Waiting times for GICs in this country are ridiculous (just over three years from GP to GIC for me, starting over five years ago) and the ever-growing waiting list for GRS for trans women is very rapidly becoming a big problem as well. Lack of funding is obviously a huge problem, but lack of planning and poor admin is also contributing. No plans were made for the senior surgeon leaving a few years ago (representing exactly half of their staff), despite his having threatened to for a long time - because he wasn't given any students. His replacement is currently on maternity leave, as she has been since March at least - cover for her clinics (but not any actual surgery) was only commenced a few weeks ago. Nobody had done the work of securing a competent replacement in advance. This leads to situations like the current nine month waiting list I'm on for corrective surgery (a simple same day procedure that means the difference between being able to sleep and sit or not) which would normally be on a wait measured in weeks, at least. The fires and crises are as predictable as they are depressing, arriving irregularly, but each time upsetting the whole system far worse than if it were properly managed.

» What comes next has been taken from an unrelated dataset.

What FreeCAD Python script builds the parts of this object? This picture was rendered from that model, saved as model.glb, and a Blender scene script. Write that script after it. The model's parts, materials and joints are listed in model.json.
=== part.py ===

And yet, apparently they've been ignored continuously amidst hand-wringing, which renewed my frustration at the continued effort of cis groups (e.g. WPATH and its cousins, various councils and committees, boards, etc) to position themselves as authorities on trans people and their lives all the while preventing us from living fully and justly.

This is a thing that is slowly changing. My trans activist housemate attended their annual conference recently as a member, and while she reported a lot of epic fail, there was a lot of very progressive awesome as well, and a growing presence of actual trans people(!) involved in various capacities. Long long way to go yet, of course.
posted by Dysk at 12:36 PM on July 11, 2016 [1 favorite]


There's at least one three trans person people whose names are on the SOC. (Though I think of two of the three as at least a little out of touch (one more so than the other) and I think the third has actively toxic ideas.)

I think WPATH is limited because it is fundamentally an academic organisation. It claims to be a professional organisation, but, at the end of the day, most of the people writing the SOC are academics. This makes things tricky both because they're in a small field and have to play politics and because a lot of the progress doesn't seem to come out of academia anyway. (I mean, Tom Waddle and Mazzoni and so on were doing informed consent for like 10 years before v7 of the SOC came out, which has tortured language that was clearly a compromise to get the SOC to sanction those models while still allowing room for university clinics to not change much of anything. And yet the NHS pathway is stilll stuck behind where the SOC is, IIRC.)
posted by hoyland at 3:17 PM on July 11, 2016


Is Gender identity and the big questions that have yet to be answered correct when it says "When a person is born intersex and has treatment at an early stage to make them female, they tend to grow up feeling female, and vice versa?"

I think that sentence sort of skims over a lot of complexities. There are all different kinds of intersex conditions. I've been reading recently about people who are born with complete androgen insensitivity (CAIS), which means that a baby with XY chromosomes develops a body that looks female from the outside, but they develop male gonads rather than a uterus and ovaries. They are raised as girls and they usually only discover their condition when they're teenagers and don't get their period. From what I've read, despite their male DNA, most people with CAIS feel like women and they tend to live out the rest of their lives as women after finding out.